* START Provided information *

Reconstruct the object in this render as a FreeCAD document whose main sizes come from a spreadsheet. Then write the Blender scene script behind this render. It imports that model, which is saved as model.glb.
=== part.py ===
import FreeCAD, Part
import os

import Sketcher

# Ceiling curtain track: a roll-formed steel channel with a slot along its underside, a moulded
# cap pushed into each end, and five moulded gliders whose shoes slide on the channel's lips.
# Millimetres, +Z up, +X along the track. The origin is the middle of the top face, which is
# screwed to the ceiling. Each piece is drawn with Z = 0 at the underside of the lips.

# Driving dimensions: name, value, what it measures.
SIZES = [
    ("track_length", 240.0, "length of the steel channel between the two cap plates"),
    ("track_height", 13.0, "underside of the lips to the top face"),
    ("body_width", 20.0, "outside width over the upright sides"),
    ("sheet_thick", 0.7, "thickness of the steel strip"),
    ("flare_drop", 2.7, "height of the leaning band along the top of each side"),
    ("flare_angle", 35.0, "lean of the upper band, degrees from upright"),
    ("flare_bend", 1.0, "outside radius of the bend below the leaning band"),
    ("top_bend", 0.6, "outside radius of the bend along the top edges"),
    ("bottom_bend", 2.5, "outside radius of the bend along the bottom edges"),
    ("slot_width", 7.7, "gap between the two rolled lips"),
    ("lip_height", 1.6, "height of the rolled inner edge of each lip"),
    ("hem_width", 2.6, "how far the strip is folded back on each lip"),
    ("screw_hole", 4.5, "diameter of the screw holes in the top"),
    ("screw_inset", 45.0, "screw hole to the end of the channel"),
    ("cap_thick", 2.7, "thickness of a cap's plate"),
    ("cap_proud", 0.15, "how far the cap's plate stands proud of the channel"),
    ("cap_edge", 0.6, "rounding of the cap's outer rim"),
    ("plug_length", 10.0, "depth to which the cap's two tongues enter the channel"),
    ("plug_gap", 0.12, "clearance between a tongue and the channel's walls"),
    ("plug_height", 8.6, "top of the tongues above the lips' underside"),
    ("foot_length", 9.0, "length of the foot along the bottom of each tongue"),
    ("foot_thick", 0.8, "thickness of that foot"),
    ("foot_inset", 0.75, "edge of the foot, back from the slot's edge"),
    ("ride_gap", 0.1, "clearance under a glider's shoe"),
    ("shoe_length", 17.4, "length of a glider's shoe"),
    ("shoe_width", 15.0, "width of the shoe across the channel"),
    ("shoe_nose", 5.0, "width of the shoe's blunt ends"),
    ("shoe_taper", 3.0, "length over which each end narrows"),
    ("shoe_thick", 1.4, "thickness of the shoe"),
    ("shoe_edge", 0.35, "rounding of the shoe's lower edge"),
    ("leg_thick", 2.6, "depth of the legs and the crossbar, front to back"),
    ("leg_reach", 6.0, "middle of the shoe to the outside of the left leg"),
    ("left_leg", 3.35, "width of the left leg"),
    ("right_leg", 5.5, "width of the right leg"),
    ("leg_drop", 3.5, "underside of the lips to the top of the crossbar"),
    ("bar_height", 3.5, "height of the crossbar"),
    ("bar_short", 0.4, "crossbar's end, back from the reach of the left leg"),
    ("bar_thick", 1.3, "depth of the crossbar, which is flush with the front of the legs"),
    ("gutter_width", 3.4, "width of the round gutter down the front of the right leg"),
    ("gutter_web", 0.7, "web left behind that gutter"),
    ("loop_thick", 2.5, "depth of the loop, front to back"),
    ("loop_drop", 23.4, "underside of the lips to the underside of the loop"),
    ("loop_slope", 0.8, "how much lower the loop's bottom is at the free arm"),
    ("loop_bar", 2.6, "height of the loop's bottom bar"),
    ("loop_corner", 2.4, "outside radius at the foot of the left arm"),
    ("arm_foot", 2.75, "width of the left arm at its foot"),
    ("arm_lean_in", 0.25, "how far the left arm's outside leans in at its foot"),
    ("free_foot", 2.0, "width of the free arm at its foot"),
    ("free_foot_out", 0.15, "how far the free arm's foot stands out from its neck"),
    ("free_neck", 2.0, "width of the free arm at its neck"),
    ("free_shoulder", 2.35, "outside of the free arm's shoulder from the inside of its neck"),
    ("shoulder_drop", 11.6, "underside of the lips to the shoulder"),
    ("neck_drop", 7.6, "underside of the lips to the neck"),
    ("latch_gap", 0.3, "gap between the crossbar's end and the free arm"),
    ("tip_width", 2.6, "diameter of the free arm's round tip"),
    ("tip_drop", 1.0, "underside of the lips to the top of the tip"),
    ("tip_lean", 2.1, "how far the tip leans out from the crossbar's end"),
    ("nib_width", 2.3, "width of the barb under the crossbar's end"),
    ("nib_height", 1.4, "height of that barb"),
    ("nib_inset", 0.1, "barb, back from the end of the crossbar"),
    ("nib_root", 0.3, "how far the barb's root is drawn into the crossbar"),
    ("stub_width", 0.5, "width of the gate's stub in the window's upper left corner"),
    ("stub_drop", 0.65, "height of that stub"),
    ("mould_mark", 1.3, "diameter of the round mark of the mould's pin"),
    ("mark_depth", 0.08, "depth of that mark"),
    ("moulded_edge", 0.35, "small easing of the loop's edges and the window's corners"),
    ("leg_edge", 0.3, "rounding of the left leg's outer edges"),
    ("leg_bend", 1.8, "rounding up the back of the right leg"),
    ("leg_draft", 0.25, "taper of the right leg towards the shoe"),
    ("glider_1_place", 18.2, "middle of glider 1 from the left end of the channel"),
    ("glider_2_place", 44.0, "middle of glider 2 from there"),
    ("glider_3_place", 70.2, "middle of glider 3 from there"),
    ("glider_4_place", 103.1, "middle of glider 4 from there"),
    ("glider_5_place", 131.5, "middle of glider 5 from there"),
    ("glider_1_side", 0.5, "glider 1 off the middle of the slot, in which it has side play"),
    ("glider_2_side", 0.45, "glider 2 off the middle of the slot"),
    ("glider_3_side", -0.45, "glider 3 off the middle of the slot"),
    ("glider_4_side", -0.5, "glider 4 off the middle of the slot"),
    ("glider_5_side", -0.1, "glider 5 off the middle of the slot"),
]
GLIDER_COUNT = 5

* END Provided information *
* START Provided information *

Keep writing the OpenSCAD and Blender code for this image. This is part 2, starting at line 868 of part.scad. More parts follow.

* END Provided information *

§ **Goal of the exercise**
Which lines in the records above contain the string "this"? Copy each one.

§ **Answer**
Reconstruct the object in this render as a FreeCAD document whose main sizes come from a spreadsheet. Then write the Blender scene script behind this render. It imports that model, which is saved as model.glb.
Keep writing the OpenSCAD and Blender code for this image. This is part 2, starting at line 868 of part.scad. More parts follow.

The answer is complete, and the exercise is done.